Maybe I'm over-thinking the whole thing, but can you blame me? Raising a girl in our beauty obsessed society is hard work. Raising a girl to believe in herself, in her inner beauty, not the outside beauty, is even harder. I want her to soar, to succeed, to believe in the person she is, not what others see when they look at her.

So, I'll keep telling her she's smart, until she believes it.


A PR firm representing Dove and the new movie The Women contacted me after I'd written this post to see if I was interested in some movie tickets (Hello? Meg Ryan, Annette Benning, Bette Midler, Jada Pinkett Smith, Debra Messing and a whole crew made up entirely of women? Um, yes where do I sign up?) and of course, I said yes.

Did I mention Diane English? Well, there you have it, the nail in the proverbial coffin for me, as far as movies go.

I love that they made this movie by women, for women. I love that it's about friendship, and support, and community.

I love that line where Annette Benning's character says, "This is my face, deal with it." Our society has all but airbrushed the last remains of what a real woman is supposed to look like and I refuse to bring my daughter up to believe that she isn't absolutely, perfectly, wonderful just the way she is.

I never want her to feel like she has to cover up her freckles, or that her thighs are too big. Already last week she stood in front of the horrid mirrored closet doors that grace all of our bedrooms (which are so California tacky, no offense California - but I feel like I'm in The Valley each time I look at them) and said "Are my legs big up here?" as she pulled up her shorts to reveal her thighs.

Thankfully, her big brother burst into the room and said, displaying his best bodybuilder post, "Those are your muscles, sister. Look! Just like these," pointing to his guns.

When I look into that mirror in the morning and reach for the cover-up, I need remember that little eyes are watching. I need to remember that line in the Natasha Bedingfield song, " . . . 'cause a face without freckles is like a sky without stars." And I need to be okay with that, because after all, I had the best teacher there is.

Happy 90th Belated Birthday Grandma Carol (August, 2008)

If you'd like to view a fabulous short behind-the-scenes film by . . . a woman about The Women, click HERE, you won't be sorry.

And if you get a chance, hustle your hineys out to see this movie on the big screen.


Anonymous said...

I love this post, especially because every night, before she falls asleep, I tell my little E. that she is smart, beautfiul and good. I want her to grow up believing that so that no one can ever take it away from her.

Shania said...

I make it a point to never compliment a child on their looks. I usually try to use "smart" or "you speak so well" depending on age.
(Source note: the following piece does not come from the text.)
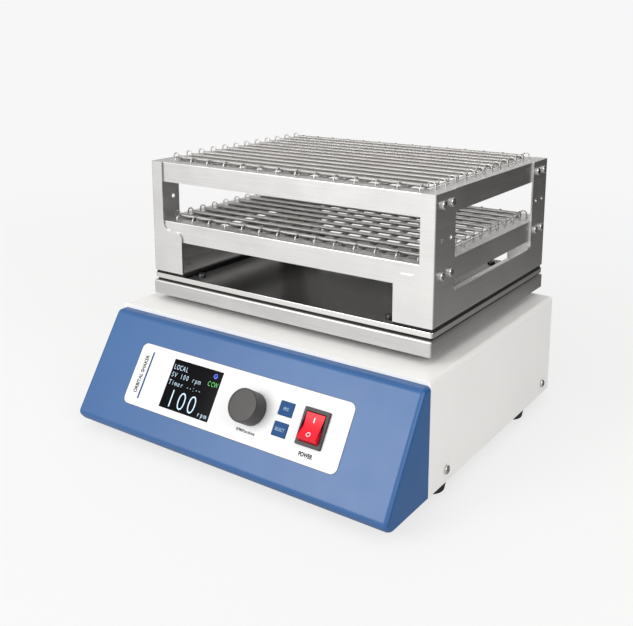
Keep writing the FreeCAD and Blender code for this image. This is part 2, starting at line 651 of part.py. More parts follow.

I agree that it's important to make sure she knows she's smart and that it's more important than being pretty.

GoteeMan said...

There's nothing wrong with telling anyone they're beautiful... beauty is, after all, in the eye of the beholder...
What I have educated mine about, however, is that real beauty, true beauty, is in knowing who you are and then making decisions out of who you are... kids with beautiful hearts, full of compassion, love and peace. To me, the truly beautiful person only grows more beautiful each year... one who is only outwardly beautiful has a beauty that will fade...
I want my boys to see people for their hearts, not just for their shells...

J/ (

the sits girls said...

That was a great post about your daughter and being pretty and smart. We're impressed you were contacted for tickets!

Jenn @ Juggling Life said...

I did the exact same thing with "pretty, smart and good hearted?"

My 5'7 daughter accepted the Homecoming Dance invitation of a boy that's 5'3 without a second thought. I think that is a good sign that she's not hung up on a guy being taller than she is.

Casey said...

This is good advice, thanks. My daughter is only five months old but I'm going to try to follow this advice when she's a bit older. It's sad when our kids feel insecure at such an early age because of the media peddling waifs and beauty queens. Grrr.

Jen said...

While I do think it is fun to be "girly" (I do let my daughter wear lip gloss on occasion if she feels like it-usually a pink so nothing too scandalous)I do try to focus on the being pretty on the inside part. That is all that truly matters. I love the quote about the freckles--so sweet!

Cheri @ Blog This Mom! said...

I don't think you're overdoing the adding "smart" thing, but maybe I think that because I'm overdoing it too.

Good job.

Anonymous said...

Yesterday, when Katie was learning to "sew" (along w/ her biggest bro), she looked at me and said " I wish could be my Mom's age"... I think because we were having so much fun. I asked her who would be her grandma then? And reminded her that I am very glad to be MY age (61) and then we talked about being a hundred and how some day maybe I would know her children.

She's smart. And beautiful where it counts.


3XMom said...

When my middle child was 2 we used to always call her goofy. It would get to the point that if someone said to her - you are silly. She would say "I not silly - I goofy!" When she was 3, my husband realized she needed some other attributes. So now if someone tells her she is silly or pretty or else - she will recite "I am goofy, pretty, silly and SMART!"

Becky said...

that is a fantastic picture and i totally agree on emphasizing that she's smart AND beautiful. girls need to hear both.